Note: If you prefer to make a graham cracker crust, combine 1 1/4 cups graham cracker crumbs with 1/4 cup sugar and 1/3 cup melted butter. Press the mixture into a 9-inch pie plate and bake for 8 minutes in a preheated 350 degree oven. Cool completely before filling.
This sauce is perfect as a chocolate cake filling or served slightly warmed over vanilla ice cream. If you're using super fresh, ripe strawberries that are on the sweeter side, consider using a little less sugar in this recipe. This is also a great way to use up strawberries that are close to the end of the shelf life.
Lindsey Hollenbaugh, managing editor content engagement
1 pound strawberries
1/2 cup white sugar
2 tablespoon cornstarch
1 tablespoon lemon juice
1 cup water (divided)
1/8 teaspoon salt (pinch)
Wash, clean, and hull strawberries. Chop them into equal size pieces.
Place strawberries in a saucepan with half the water, sugar, lemon juice and salt. Place it on medium heat until all the sugar is dissolved; shaking the pan to cook evenly.
Continue to cook a minute more, then, use a vegetable or potato masher and mash the fruit to create a smoother sauce.

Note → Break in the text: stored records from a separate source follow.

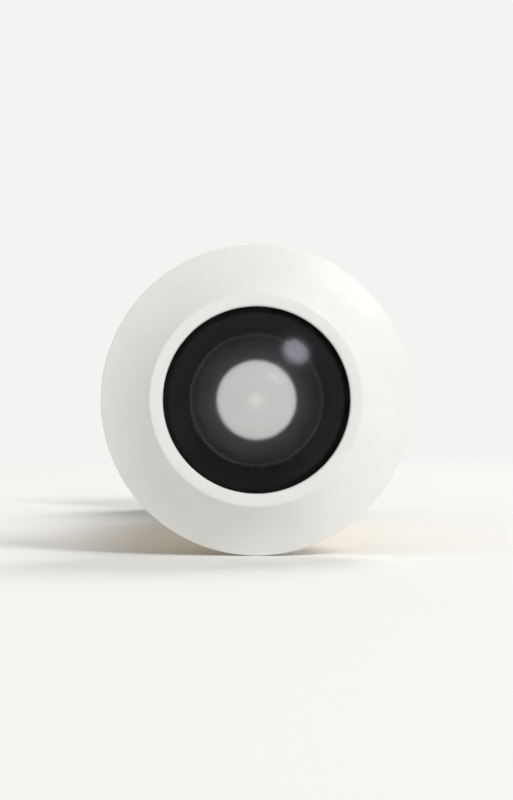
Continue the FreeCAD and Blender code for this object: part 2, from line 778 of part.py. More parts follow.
def cover_flap():
    """Pressed cover: a domed round that shuts the eyepiece, and an ear with an arc notch round the stop pin.

    It is drawn shut, hanging down from its pivot at the body's origin, and then swung open.
    """
    body = new_body("cover_flap")
    round_r = S["cover_diameter"] / 2
    ear_r = S["cover_ear_diameter"] / 2
    drop = S["pivot_height"]
    # Both sides are straight lines that touch the ear and the round.
    sin_lean = (round_r - ear_r) / drop
    cos_lean = (Size(1.0) - sin_lean * sin_lean).root()
    ear_side, ear_height = ear_r * cos_lean, ear_r * sin_lean
    low_side, low_height = round_r * cos_lean, round_r * sin_lean - drop
    # The notch: two radial walls and an arc bottom, as wide as the swing and the pin ask.
    half_pin = math.degrees(math.asin(S["stop_pin_diameter"].number / 2 / S["stop_pin_reach"].number))
    pin_span = f"(asin({S['stop_pin_diameter'].formula} / 2 / {S['stop_pin_reach'].formula}) / (1 deg))"
    half_notch = S["cover_open_angle"] / 2 + Size(half_pin, pin_span) + S["swing_ease_angle"]
    notch_sin = Size(math.sin(math.radians(half_notch.number)), f"sin({half_notch.formula})")
    notch_cos = Size(math.cos(math.radians(half_notch.number)), f"cos({half_notch.formula})")
    corners = [
        (-low_side, low_height, (round_r, False)),
        (ORIGIN, -(drop + round_r), (round_r, False)),
        (low_side, low_height),
        (ear_side, ear_height, (ear_r, False)),
        (ear_r * notch_sin, ear_r * notch_cos),
        (stop_notch_r * notch_sin, stop_notch_r * notch_cos, (stop_notch_r, False)),
        (-(stop_notch_r * notch_sin), stop_notch_r * notch_cos),
        (-(ear_r * notch_sin), ear_r * notch_cos, (ear_r, False)),
        (-ear_side, ear_height),
    ]
    outline = draw_outline(body, "cover_outline", corners, plane="XZ_Plane")
    outline.setExpression("AttachmentOffset.Base.z", (-cover_back).formula)
    plate = body.newObject("PartDesign::Pad", "cover_plate")
    plate.Profile = outline
    plate.setExpression("Length", S["cover_thickness"].formula)
    plate.Reversed = True
    hole = draw_circle(body, "cover_hole", ORIGIN, ORIGIN, S["rivet_diameter"] / 2 + S["running_gap"])
    doc.recompute()
    pocket(body, hole, S["cover_thickness"], cover_back)
    # The dome is a cap of a sphere, turned about the round's own centre line.
    rise = S["cover_dome_height"]
    half = S["cover_dome_diameter"] / 2
    curve = (half * half + rise * rise) / (rise * 2)
    cap = draw_outline(
        body,
        "cover_cap",
        [
            (cover_front + rise, -drop),
            (cover_front - S["cover_thickness"] / 2, -drop),
            (cover_front - S["cover_thickness"] / 2, half - drop),
            (cover_front, half - drop, (curve, False)),
        ],
        plane="YZ_Plane",
    )
    dome = body.newObject("PartDesign::Revolution", "cover_dome")
    dome.Profile = cap
    dome.ReferenceAxis = (cap, ["Edge1"])
    dome.Angle = 360.0
    place(body, S["pivot_height"], -S["cover_open_angle"])
    return body


PIECES = [
    outer_barrel,
    outer_gasket,
    front_lens,
    lens_seal,
    objective_cell,
    second_lens,
    lens_spacer,
    third_lens,
    lens_snap_ring,
    cell_lock_ring,
    rosette_gasket,
    inner_rosette,
    slip_washer,
    inner_barrel,
    field_stop,
    eyepiece_lens,
    eyepiece_retainer,
    pivot_rivet,
    pivot_washer,
    pivot_spring,
    cover_stop_pin,
    cover_flap,
]


def check_document():
    """Stops on any object that FreeCAD could not rebuild."""
    for thing in doc.Objects:
        if "Invalid" in thing.State or "Error" in thing.State:
            raise RuntimeError(f"{thing.Label} failed: {thing.State}")


bodies = [make() for make in PIECES]
doc.recompute()
check_document()
os.makedirs("parts", exist_ok=True)
for body in bodies:
    shape = body.Shape
    if shape.isNull() or not shape.isValid() or len(shape.Solids) != 1:
        raise RuntimeError(f"{body.Label} is not one sound solid")
    shape.exportStep(os.path.join("parts", body.Label + ".step"))
    print(f"{body.Label}: {shape.Volume:.2f} mm3")
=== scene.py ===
import math

import bmesh
import bpy
from mathutils import Matrix, Vector


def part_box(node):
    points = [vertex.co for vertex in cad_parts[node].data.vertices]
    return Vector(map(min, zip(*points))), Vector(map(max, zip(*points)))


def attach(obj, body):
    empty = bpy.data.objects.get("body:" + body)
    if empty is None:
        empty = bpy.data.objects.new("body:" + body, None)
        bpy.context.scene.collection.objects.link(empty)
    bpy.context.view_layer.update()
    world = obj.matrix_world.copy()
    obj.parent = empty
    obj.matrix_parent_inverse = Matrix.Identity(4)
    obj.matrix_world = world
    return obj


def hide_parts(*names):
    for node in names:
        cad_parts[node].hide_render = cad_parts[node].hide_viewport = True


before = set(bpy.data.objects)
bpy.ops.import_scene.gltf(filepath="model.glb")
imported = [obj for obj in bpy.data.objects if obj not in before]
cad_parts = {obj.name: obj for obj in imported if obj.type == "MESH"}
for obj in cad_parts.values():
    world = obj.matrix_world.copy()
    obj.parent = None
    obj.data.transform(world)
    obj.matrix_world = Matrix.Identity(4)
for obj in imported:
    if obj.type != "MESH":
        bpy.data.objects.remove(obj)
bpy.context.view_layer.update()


# Outer barrel: a brass bar turned to a long barrel with a crowned round flange at its outer end. The flange
# is powder coated white, the barrel is left as it comes off the lathe, and the bore is blackened against
# stray light. It is pushed through the door from outside.

MM = 0.001  # all sizes below are millimetres
TURN = 2 * math.pi


def linear(hex_colour):
    """A screen colour such as #F0EFEB as linear red, green, blue and alpha."""
    parts = [int(hex_colour[i : i + 2], 16) / 255 for i in (1, 3, 5)]
    return [p / 12.92 if p <= 0.04045 else ((p + 0.055) / 1.055) ** 2.4 for p in parts] + [1.0]


def add(tree, kind, inputs={}, **settings):
    """Adds a node to a tree with its settings, and with a value or a link at each named input."""
    node = tree.nodes.new(kind)
    for name, value in settings.items():
        setattr(node, name, value)
    for key, value in inputs.items():
        if isinstance(value, bpy.types.NodeSocket):
            tree.links.new(value, node.inputs[key])
        else:
            node.inputs[key].default_value = value
    return node


def new_finish(name):
    """A new material: itself, its tree, its main shader and the piece's own coordinates in millimetres."""
    material = bpy.data.materials.new(name)
    material.use_nodes = True
    tree = material.node_tree
    shader = tree.nodes["Principled BSDF"]
    coordinates = add(tree, "ShaderNodeTexCoord")
    in_mm = add(tree, "ShaderNodeMapping", {"Vector": coordinates.outputs["Object"], "Scale": (1 / MM,) * 3})
    return material, tree, shader, in_mm.outputs["Vector"]


def speckle(tree, place, grain, detail=2.0, squeeze=(1, 1, 1)):
    """Noise whose grain is that many millimetres wide, pressed together along each axis by squeeze."""
    pressed = add(tree, "ShaderNodeMapping", {"Vector": place, "Scale": squeeze})
    settings = {"Vector": pressed.outputs[0], "Scale": 1 / grain, "Detail": detail}
    return add(tree, "ShaderNodeTexNoise", settings).outputs["Fac"]


def spread(tree, fac, low, high):
    """A number that runs from low to high with the noise."""
    ends = {"From Min": 0.3, "From Max": 0.7, "To Min": low, "To Max": high}
    return add(tree, "ShaderNodeMapRange", {"Value": fac, **ends}).outputs["Result"]


def tint(tree, fac, first, second):
    """A colour between two hex colours."""
    mix = add(tree, "ShaderNodeMix", data_type="RGBA")
    tree.links.new(fac, mix.inputs[0])
    mix.inputs[6].default_value = linear(first)
    mix.inputs[7].default_value = linear(second)
    return mix.outputs[2]


def roughen(tree, shader, height, depth):
    """Bump of that many millimetres, on top of any bump that the shader has."""
    bump = add(tree, "ShaderNodeBump", {"Height": height, "Strength": 1.0, "Distance": depth * MM})
    if shader.inputs["Normal"].links:
        tree.links.new(shader.inputs["Normal"].links[0].from_socket, bump.inputs["Normal"])
    tree.links.new(bump.outputs["Normal"], shader.inputs["Normal"])


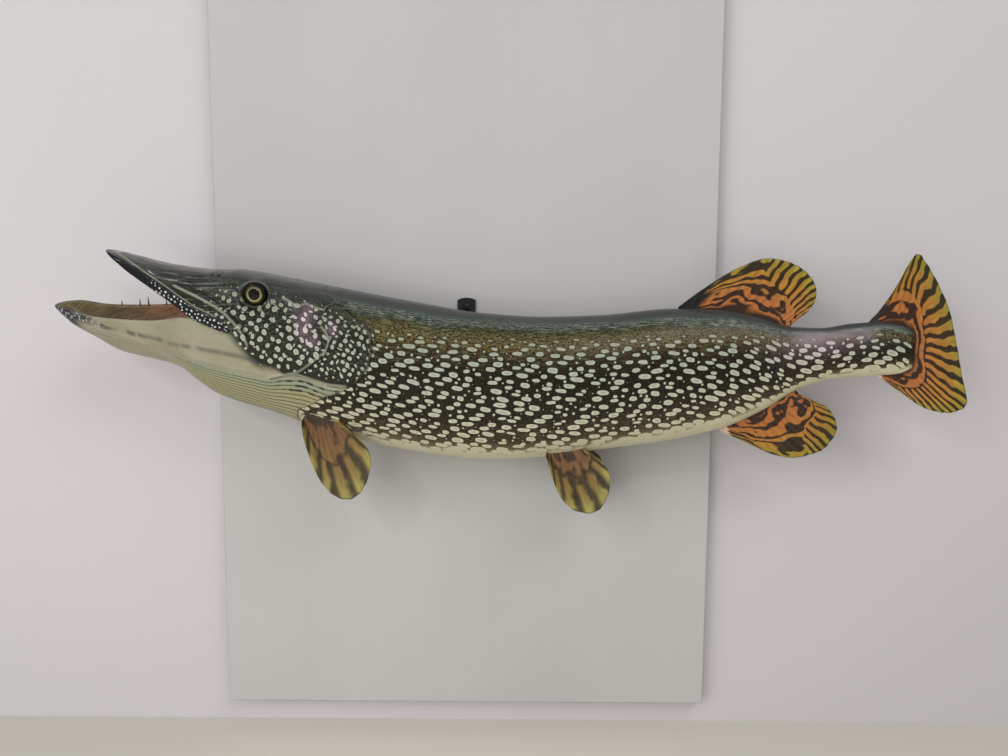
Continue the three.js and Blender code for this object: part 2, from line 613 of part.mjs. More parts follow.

Add cornstarch to the remaining water and stir well. Add it to the strawberries.
Continue to cook on medium — the mixture will thicken and look glossy. When glossy and thick enough to coat the back of a wooden spoon or spatula it's ready.
If you want a super smooth sauce, strain the filling by pouring it through a sieve.
Pour into a mason jar. Let cool completely.